When you stop using food to deal with stress, you will be discarding a tool that may have served you for a long time. You need to replace it with other tools. Making the switch isn't the easiest thing you'll ever do -- change never is -- but these stress-defeating devices will eventually perform better for you than food ever did. And they won't hang around on your hips.

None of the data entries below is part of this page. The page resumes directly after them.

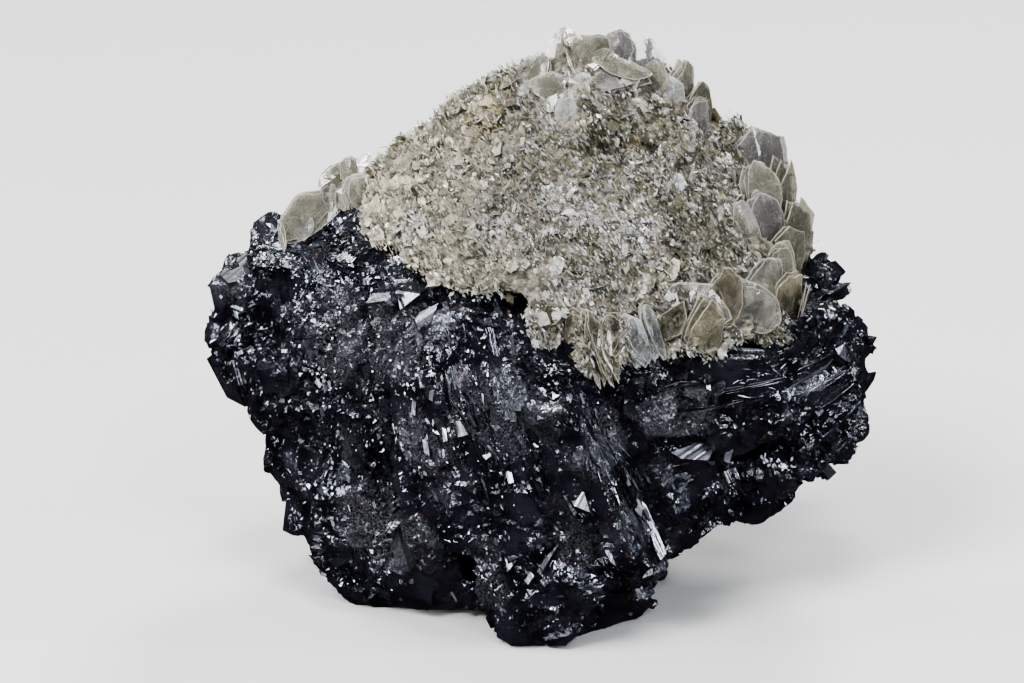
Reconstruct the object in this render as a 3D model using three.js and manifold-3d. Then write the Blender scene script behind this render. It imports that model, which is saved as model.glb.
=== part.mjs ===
// Cassiterite specimen: a black mass of intergrown tin-stone crystals that stands on its worn feet, with a
// crust of muscovite mica plates over its top and a smaller patch of mica books at its left end.
// Millimetres, +Z up, -Y is the specimen's face. The origin is under the middle of the bounding box, on the
// surface that the feet stand on. Names ending in Room are shapes grown by the clearance, for cutting.
import * as THREE from "three";
import { ConvexGeometry } from "three/addons/geometries/ConvexGeometry.js";
import { mergeVertices } from "three/addons/utils/BufferGeometryUtils.js";
import Module from "manifold-3d";

// --- Driving dimensions --------------------------------------------------------------------------

const CLEARANCE = 0.3; // between the mica and the black mass that it grew on
const FLOOR = 0; // the feet are worn flat at this height
const PLATE_THICKNESS = 0.55; // a book of mica sheets
const LAID_OUT_SIZE = 90; // wider than the specimen, for the cut at the floor
const BACK_FROM = 6; // the y where the back begins
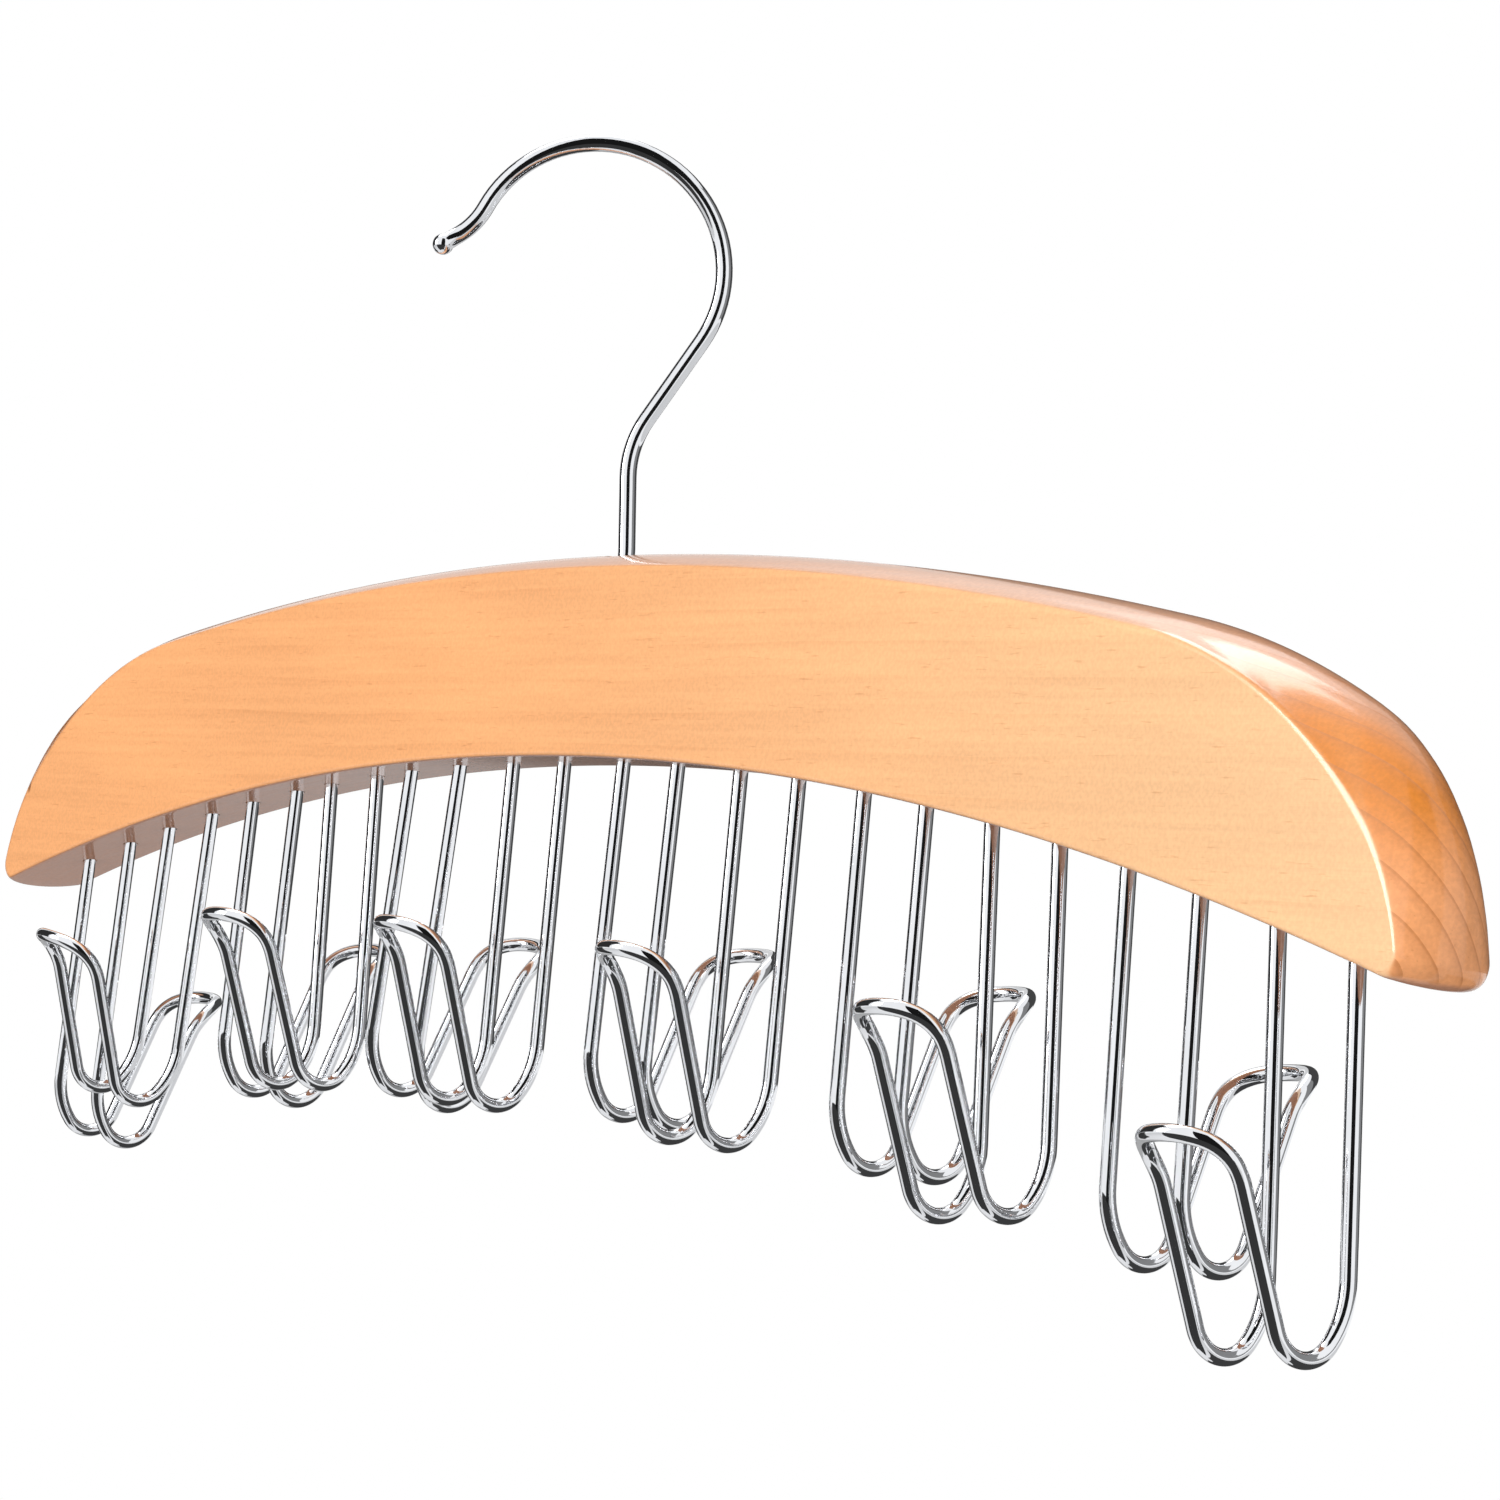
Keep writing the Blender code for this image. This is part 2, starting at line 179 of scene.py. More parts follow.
class WoodFinish(PropertyGroup):
    left_colour: colour_property("Left colour", (0.97, 0.445, 0.176), "Wood at the bar's left end")
    right_colour: colour_property("Right colour", (0.96, 0.565, 0.285), "Wood at the bar's right end")
    line_colour: colour_property("Line colour", (0.55, 0.20, 0.06), "Late wood in the growth lines")
    line_strength: share_property("Line strength", 0.14, "How strongly the growth lines show")
    line_spacing: length_property("Line spacing", 0.0032, "Width of one year's growth")
    pith_distance: length_property("Pith distance", 0.19, "From the bar's middle to the log's heart")
    pith_turn: angle_property("Pith turn", 33, "Slope of the growth layers across the bar")
    fibre_strength: share_property("Fibre strength", 0.05, "Contrast of the fine fibres")
    end_colour: colour_property("End colour", (0.9, 0.38, 0.15), "End grain, which takes up more varnish")
    shoulder_colour: colour_property("Shoulder colour", (0.7, 0.22, 0.018), "End grain near the top")
    # Painted shade: the crown colour darkens the top, where less light falls; it is not thicker varnish
    crown_shade_colour: colour_property("Crown colour", (0.6, 0.295, 0.165), "Top, where the varnish is thicker")
    # Painted shade: the underside colour darkens the underside, where less light reaches; it is not thinner
    # varnish
    underside_shade_colour: colour_property("Underside colour", (0.5, 0.23, 0.13), "Thinly varnished underside")
    varnish: share_property("Varnish", 1.0, "Clear coat over the wood")
    varnish_roughness: share_property("Varnish roughness", 0.15, "Softness of the coat's reflections")
    knot_radius: length_property("Knot radius", 0.0007, "Small dark knot at the left end")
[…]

9. Develop your mind and your talents
Eating is a wonderful part of life -- one wonderful part of life. Watch it take its place in the hierarchy of good things as you focus more on developing your mind and your talents. What did you once love to do that you aren't doing now? Take it up again. What have you always wanted to do that you've never done? Try it. The things you can do, and what you can learn, are fascinating and absorbing. You can't be engrossed in your intellect or your talents and simultaneously be engaged in an eating spree.
10. Listen to your body
"Listen to your body" is an aging adage spawned in the era of "go with the flow" and "make love, not war." It isn't trendy, but it is true: your body knows what it needs and will communicate this to you. The old assumption that overweight people have damaged their "appestats" and lost this body wisdom is simply not true. Like everybody else, we can know when we've had enough. We have simply ignored the "enough" signal so long and so successfully that eventually we don't hear it anymore -- the way people adjust to living near railroad crossings and firehouses. In reality, though, the body -- your body -- will not only tell you when you've had enough, it will tell you what it needs to nourish itself if you listen.